Ticari zekâ dedikleri bu olsa gerek. Başka hangi üründe Baklan ailesinin izleri var.
Biz her şeye kazanç gözü ile bakmayız. Bereketli Anadolu toprağından aldığımız bir kültürel değerlerimiz de bizim için önemlidir. Beraber çalıştığımız bir kültür tarihçisi arkadaşımız var. Heyecanla bize kahve tarihini anlatır hep. Hatırı 40 yıllık ama yapması zor olan Türk kahvesi de bizim ile adım attı Alman marketlerine. Tiryakilerimiz bu kadar yıl ve 4 nesil sonra asırlık Türk damak tadı kahveyi Almanya’da bulamazlarsa bu doğru olmaz. Kahveyi birkaç porsiyonluk ve en kısa zamanda kadınlarımıza zahmet olmayacak şekilde hazırlanabilecek bir konsept haline getirerek piyasaya sunduk.

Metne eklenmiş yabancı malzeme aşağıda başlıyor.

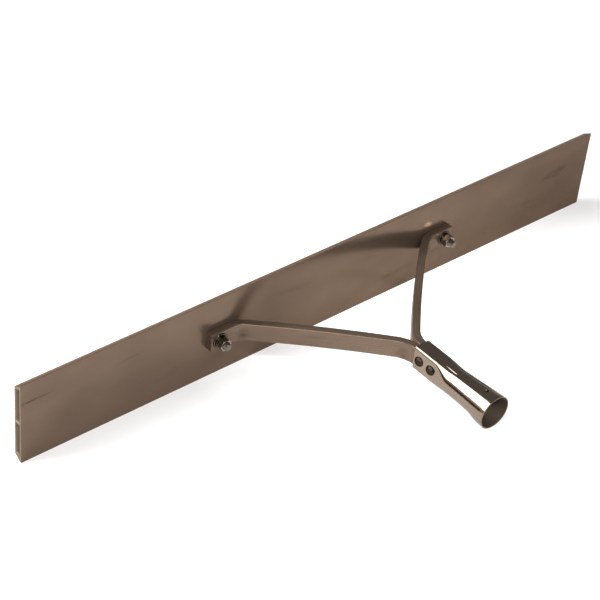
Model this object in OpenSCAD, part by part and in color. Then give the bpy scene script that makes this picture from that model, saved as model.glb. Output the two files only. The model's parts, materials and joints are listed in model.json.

Ve Almanlardan da bir o kadar rağbet olduğunu gördük.
ÇOK ÇALIŞALIM EN İYİSİNİ YAPALIM
Uyuma ciddi anlamda katılar sağlıyorsunuz. Hatta bu alanda bir enstitü kurdunuz?
DTI-Alman Türk Enstitüsü ile entegrasyon odaklı çalışmalar yapıyoruz. Almanya’nın tarihine, kültürüne ve siyasetine zaman zaman “Biz de varız - Biz buradayız - Biz de buralıyız” şeklinde yumuşak ama samimi dokunuşları hedefleyen çalışmalarımız var. Son olarak Alman Anayasası’ndaki hak ve özgürlüklerin kabulünün 75’inci yılını 8 yıldır Mannheim Belediyesi ile bölgenin elit insanları ve Türk işveren ve sivil toplum kuruluşları ile birlikte kutladık. Türkler gurur duydu, Almanlar memnun oldu. Hem şehir idaresi ve Alman siyasetinden ve katılımcılardan tebrik edildim.
Tavsiyeleriniz var mı?
Çok çalışalım ve en iyisini biz yapmalıyız diyelim. Saygın insanlar olalım. Başkaları bizi takdir etsin. Çorumlu Baklan kardeşlerin getirdiği yeni damak tatlarını Almanlar unutmasınlar ve bizimkiler gurur duysunlar. Türkler ve Türk ürünleri deyince herkes bizden memnun olsun. Sadece ticaret yapmıyor, bir kültürü, bir milleti ve ülkemizin ürünlerini de biz temsil ediyoruz.